ATUALIZADO em 20/08/2018
“Um dos fatores para termos café de qualidade é moê-lo o mais próximo possível do consumo, o que preserva suas características sensoriais. Então por que com a farinha seria diferente?”, me questiona Cesar Costa, chef do novo restaurante Corrutela. Uma ótima questão. A resposta? Com a farinha não deveria ser diferente, mas nos acostumamos tanto a ter na prateleira de casa um insípido pó branco de validade quase indeterminada, que nem temos traços de memória do que seria uma farinha fresca e íntegra.
A conversa começou após a primeira mordida que dei na fatia do pão do Corrutela: fragrante, intenso como se estivesse em meio a plantação de trigo, moreno, levemente ácido, miolo elástico. Um primor. Ali eu já tinha certeza de que a farinha usada não era convencional: não há possibilidade de uma farinha convencional se tornar aquela beleza.
O que eu não sabia era que além de ser proveniente de uma cooperativa orgânica do Paraná, o trigo usado no pão é moído no restaurante, em um antigo moinho de pedra. O mesmo moinho de pedra também é processa o milho utilizado no preparo da polenta e o cacau, ingrediente de algumas sobremesas.
Esse é o grau de cuidado de Cesar com a comida. Um grau que me remeteu ao trabalho do chef americano Dan Barber. Apesar de Cesar não ter um centro de pesquisa nem fazenda da qual tira seus insumos, ele presta consultoria para pequenos produtores para desenvolvimento de espécies crioulas de trigo e milho (foi isso que tornou possível, por exemplo, a existência do trigo que usa no Corrutela).
Não é seu menu que pauta as compras: são os ingredientes da estação – mais frescos, mais saborosos e mais baratos – que definem seu menu, alterado semanalmente.
Ele se preocupa com a total rastreabilidade dos ingredientes, tecendo relação pessoal com todos seus fornecedores, majoritariamente sustentáveis e/ou orgânicos e/ou agroflorestais.
Há pouquíssimas opções com carne bovina – que tem uma imensa pegada ecológica – e muitas criações repleta de vegetais, frutas, sementes, nozes.

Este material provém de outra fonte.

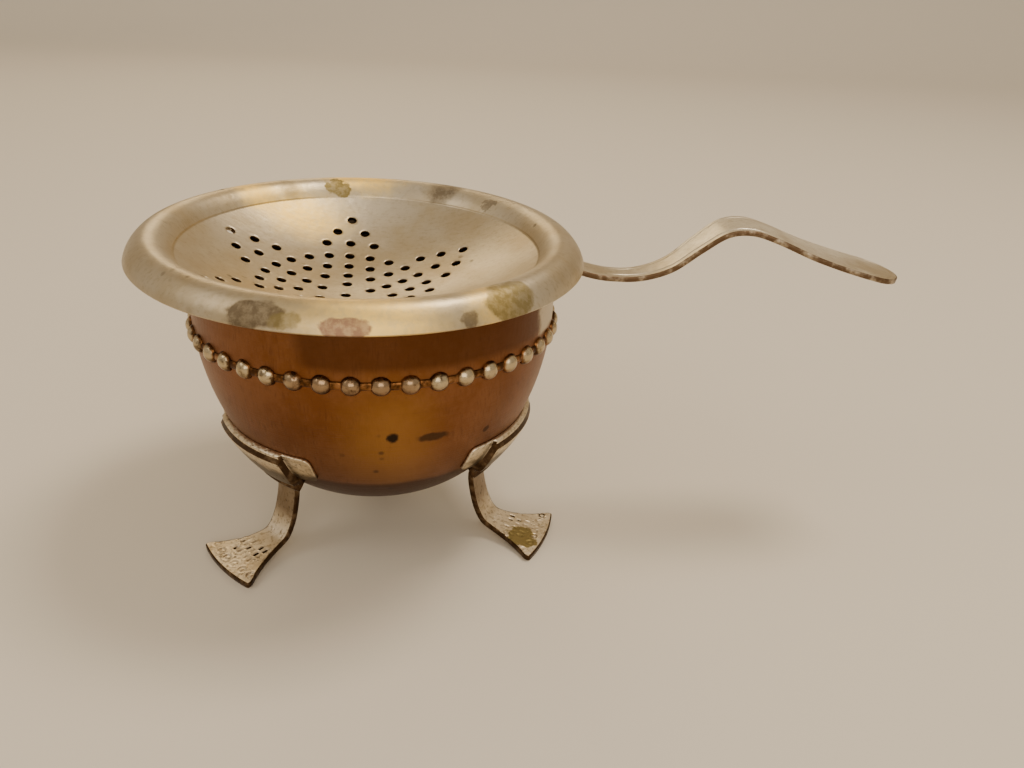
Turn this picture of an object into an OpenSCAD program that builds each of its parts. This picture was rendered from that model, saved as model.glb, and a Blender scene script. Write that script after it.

Peixes, apenas os da estação. E é dos peixes, mais especialmente do peixe-espada, que Cesar produz seu ‘bacon’: a barriga do animal, rica em gordura, é renegada pela maior parte dos restaurantes, que não veem uso para ela.
O lixo orgânico produzido acaba na composteira, exposta no salão, e vira adubo orgânico.
Todos os funcionários recebem a mesma porcentagem de caixinha, não importando sua posição na hierarquia.
Não existem garrafas de plástico no restaurante. Água, apenas filtrada e gratuita.
E a comida reflete toda a energia empregada por Cesar: é viva, criativa, reconfortante, com sabores limpos. Tocante.
Um belíssimo trabalho a valores absolutamente razoáveis: o menu com água, pão, manteiga feita na casa, dois pratos e sobremesa custa R$ 95. À la carte, os valores médios são de R$ 15 (petiscos), R$ 45 (principais) e R$ 24 (sobremesa).
Sustentabilidade também passa por acessibilidade: e Cesar saber disso.